Turkey has been angered by Sweden’s green light for a protest in front of its embassy in Stockholm.
Turkey has cancelled a visit by Sweden’s defence minister over a planned demonstration by a right-wing hardline group in Stockholm.
A day after summoning the Swedish ambassador over the issue, Turkey said on Saturday it was cancelling the visit aimed at overcoming Turkey’s objections to its NATO membership.
Turkey has been angered by Sweden’s green light for a protest in front of its embassy in the capital, Stockholm, amid ongoing tensions following Ankara’s objections to Sweden’s bid to join the NATO military alliance.
“At this point, Swedish Defence Minister Pal Jonson’s visit to Turkey on January 27 has lost its significance and meaning, so we cancelled the visit,” Turkish Defence Minister Hulusi Akar said, adding that Sweden has failed to take measures against “disgusting” anti-Turkish protests on their soil.
Sweden’s defence ministry gave Swedish-Danish politician Rasmus Paludan, from the far-right Stram Kurs (Hard Line) party, permission to stage the rally on Saturday, during which he said he intended to “burn the Quran”, Islam’s holy book.
Organisers said about 500 to 600 people were expected to gather to protest against Sweden’s NATO bid and show support for Kurds.
In April last year, Paludan’s announcement of a Quran burning “tour” during the Muslim holy month of Ramadan sparked riots across Sweden.
Turkish presidential spokesman Ibrahim Kalin condemned the planned demonstration as a “clear crime of hatred”.
“Allowing this action despite all our warnings is encouraging hate crimes and Islamophobia,” he tweeted. “The attack on sacred values is not freedom but modern barbarism.”
Swedish Foreign Minister Tobias Billström told TT news agency on Friday that Sweden respects the freedom of speech.
Turkish Foreign Minister Mevlut Cavusoglu said he hoped Swedish authorities would not allow the protest to take place.
“This permission is granted to this person, despite all our warnings. I hope Swedish authorities will take necessary measures and will not allow this,” Cavusoglu told reporters, adding that the protest could not classified as freedom of expression.
Billström did not want to speculate on how Paludan’s protest would affect Sweden’s NATO bid, but noted that “everything that prolongs the process unnecessarily is of course something we take very seriously”.
Meanwhile, pro-Turkish and pro-Kurdish groups were also planning demonstrations in the Swedish capital.

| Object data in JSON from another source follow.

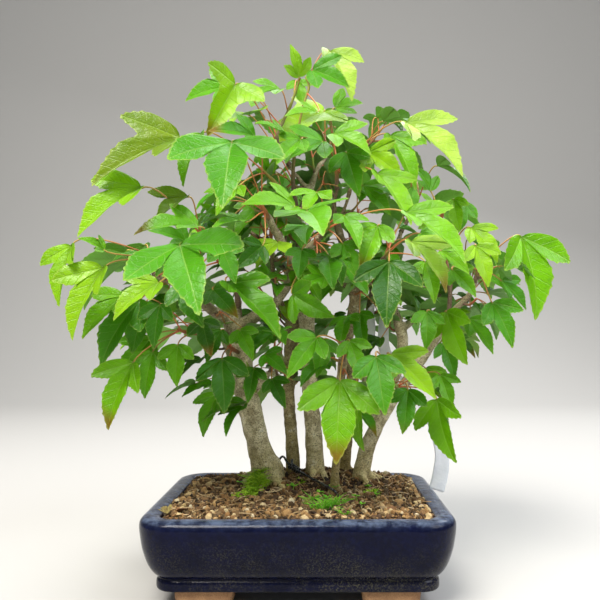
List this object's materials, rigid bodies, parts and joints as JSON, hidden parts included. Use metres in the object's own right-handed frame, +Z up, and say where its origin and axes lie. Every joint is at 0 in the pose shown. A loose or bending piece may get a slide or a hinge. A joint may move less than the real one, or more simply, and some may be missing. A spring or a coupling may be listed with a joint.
{
  "type": "bonsai tree",
  "caption": "Trident maple bonsai: a clump of slender stems with three-lobed leaves, growing in a deep navy glazed rectangular pot on unglazed feet.",
  "frame": {"origin": "middle of the whole plant's footprint, on the ground under the pot's feet", "axes": "+Z up; +Y towards the back of the pot, so that the pictured front faces -Y; +X to the right seen from the front"},
  "size_m": [0.3646, 0.2674, 0.3896],
  "materials": {
    "glaze": "deep navy stoneware glaze, glossy, worn lighter along the rim",
    "bark": "smooth grey-brown bark with fine dark pores",
    "leaf": "fresh green leaf, waxy above and paler below",
    "soil": "granular fired-clay and pumice bonsai soil",
    "wire": "black anodised training wire",
    "label": "thin white plastic strip, blank",
    "screen": "black plastic mesh"
  },
  "bodies": {
    "root": {"stem_left": "bark", "stem_left_middle": "bark", "stem_middle": "bark", "stem_front": "bark", "stem_right": "bark", "stem_tall": "bark", "tie_wire": "wire", "label_strip": "label", "pot": "glaze", "drain_screen_left": "screen", "drain_screen_right": "screen", "soil": "soil", "leaves_left_shoulder": "leaf", "leaves_far_left": "leaf", "leaves_left_middle": "leaf", "leaves_front_left": "leaf", "leaves_low_left": "leaf", "leaves_trunk_left": "leaf", "leaves_low_middle": "leaf", "leaves_front_fan": "leaf", "leaves_upper_left": "leaf", "leaves_upper_middle": "leaf", "leaves_top_left": "leaf", "leaves_top_right": "leaf", "leaves_right_front": "leaf", "leaves_right_top": "leaf", "leaves_far_right": "leaf", "leaves_right_middle": "leaf", "leaves_low_right": "leaf", "leaves_low_front": "leaf", "leaves_middle_left": "leaf", "leaves_middle": "leaf", "leaves_back_left_low": "leaf", "leaves_back_left": "leaf", "leaves_back_left_top": "leaf", "leaves_left_end": "leaf", "leaves_left_back": "leaf", "leaves_back_middle": "leaf", "leaves_back_top": "leaf", "leaves_back_top_right": "leaf", "leaves_back_right_top": "leaf", "leaves_back_right_middle": "leaf", "leaves_back_right": "leaf", "leaves_back_right_low": "leaf", "leaves_right_back": "leaf", "leaves_back_low": "leaf", "leaves_back_low_left": "leaf"}
  },
  "joints": []
}
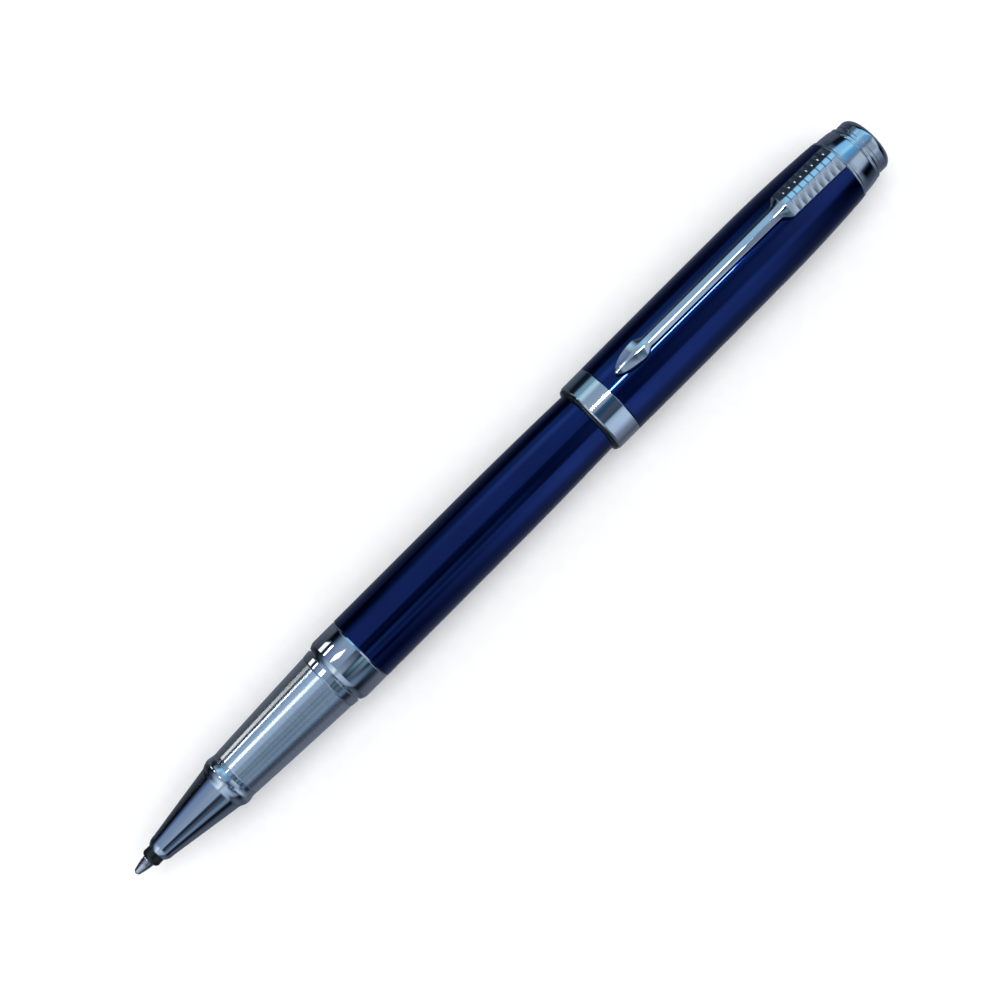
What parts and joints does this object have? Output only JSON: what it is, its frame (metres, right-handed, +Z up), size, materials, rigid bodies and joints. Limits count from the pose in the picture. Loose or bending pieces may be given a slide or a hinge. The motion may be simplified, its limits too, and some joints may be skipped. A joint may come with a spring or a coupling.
{
  "type": "rollerball pen",
  "caption": "Capped metal rollerball pen with lacquered barrel and cap, brushed grip, chrome trim and a sprung pocket clip, its cap posted on the barrel's rear.",
  "frame": {"origin": "under the middle of the posted pen's length, on the surface it lies on", "axes": "+X along the pen from writing ball to crown, +Z up through the pocket clip"},
  "size_m": [0.154, 0.0126, 0.0143],
  "materials": {
    "navy_lacquer": "high gloss lacquer over brass",
    "chrome": "mirror polished plating",
    "brushed_steel": "lengthwise satin brushing",
    "black_plastic": "moulded, semi gloss",
    "brass": "turned, unpolished",
    "nickel_silver": "fine turned",
    "refill_steel": "drawn tube",
    "spring_steel": "drawn wire",
    "carbide": "polished",
    "fibre": "ink-soaked bonded fibre",
    "natural_plastic": "moulded"
  },
  "bodies": {
    "barrel": {"barrel_tube": "navy_lacquer", "barrel_front_ring": "chrome", "barrel_bush": "brass", "barrel_end_cap": "chrome"},
    "spring": {"refill_spring": "spring_steel"},
    "trim_ring": {"section_ring": "chrome"},
    "section": {"nose_cone": "chrome", "grip_sleeve": "brushed_steel", "section_liner": "brass"},
    "refill": {"refill_point": "nickel_silver", "refill_collar": "black_plastic", "refill_tube": "refill_steel", "feed_rod": "fibre", "ink_reservoir": "fibre", "refill_end_plug": "natural_plastic"},
    "ball": {"writing_ball": "carbide"},
    "cap_liner": {"inner_cap": "black_plastic"},
    "cap": {"cap_tube": "navy_lacquer", "cap_band": "chrome", "clip_retainer": "brass", "crown_base": "chrome", "crown_finial": "chrome", "cap_screw": "refill_steel"},
    "clip": {"clip": "chrome"}
  },
  "joints": [
    {"name": "section_advance", "type": "slide", "parent": "barrel", "child": "spring", "axis": [-1, 0, 0], "range_m": [0, 0.0036], "deforming": ["refill_spring"]},
    {"name": "section_draw", "type": "slide", "parent": "spring", "child": "trim_ring", "axis": [-1, 0, 0], "range_m": [0, 0.084]},
    {"name": "section_turn", "type": "hinge", "parent": "trim_ring", "child": "section", "pos_m": [-0.036, 0, 0.00629], "axis": [1, 0, 0], "range_deg": [0, 2160]},
    {"name": "refill_press", "type": "slide", "parent": "section", "child": "refill", "axis": [1, 0, 0], "range_m": [0, 0.0008], "stiffness_N_per_m": 2500, "springref_m": -0.0006, "deforming": ["refill_spring"]},
    {"name": "ball_roll", "type": "hinge", "parent": "refill", "child": "ball", "pos_m": [-0.07662, 0, 0.00629], "axis": [0, 1, 0], "continuous": true},
    {"name": "cap_pull", "type": "slide", "parent": "barrel", "child": "cap_liner", "axis": [1, 0, 0], "range_m": [0, 0.06]},
    {"name": "cap_turn", "type": "hinge", "parent": "cap_liner", "child": "cap", "pos_m": [0.033, 0, 0.00629], "axis": [1, 0, 0], "continuous": true},
    {"name": "clip_flex", "type": "hinge", "parent": "cap", "child": "clip", "pos_m": [0.06905, 0, 0.01179], "axis": [0, 1, 0], "range_deg": [0, 4], "stiffness_Nm_per_rad": 4, "springref_deg": -1.15}
  ],
  "couplings": [
    {"joint": "section_turn", "follows": "section_advance", "rad_per_m": 10471}
  ]
}
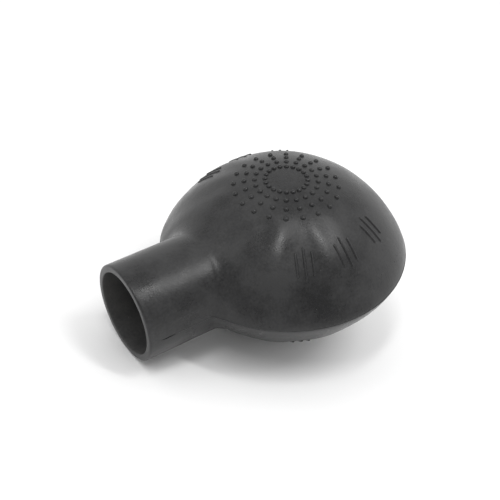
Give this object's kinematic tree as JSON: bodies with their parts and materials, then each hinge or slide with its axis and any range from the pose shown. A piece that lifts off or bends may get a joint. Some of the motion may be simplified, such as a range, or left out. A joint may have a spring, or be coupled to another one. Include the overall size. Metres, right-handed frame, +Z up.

Turkey summoned the Swedish ambassador on Friday to condemn the protests, saying rallies by pro-Kurdish groups linked to the Kurdistan Workers’ Party (PKK) would be a violation of the joint memorandum signed between Turkey, Sweden and Finland that prevented a Turkish veto for the Nordic countries’ NATO accession in June.
Sweden and neighbouring Finland dropped decades of military non-alignment last year when they applied to join the Western defence alliance in response to Russia’s invasion of Ukraine.
Turkey has so far refused to approve their bids, which need sign-off by all member states, and tied its favourable vote to Swedish steps to extradite people it accuses of terrorism or of having played a part in the 2016 coup attempt against President Recep Tayyip Erdogan.
Turkey argues that Sweden is not doing enough to crack down on Kurdish groups that Ankara views as “terrorists”.
Sweden’s ambassador to Turkey was summoned last week after a video posted by a Kurdish group in Stockholm that depicted Erdogan swinging by his legs from a rope.
A tweet by the group, Rojava Committee of Sweden, compared Erdogan with Italy’s Fascist dictator Benito Mussolini, who was hung upside down after his execution in the closing days of World War II.
Earlier in January, an effigy of the Turkish president was hung from a lamp-post during a protest by Kurds. Turkey denounced a decision by a Swedish prosecutor not to investigate and Swedish Prime Minister Ulf Kristersson called the protest an act of “sabotage” against Sweden’s bid to join NATO.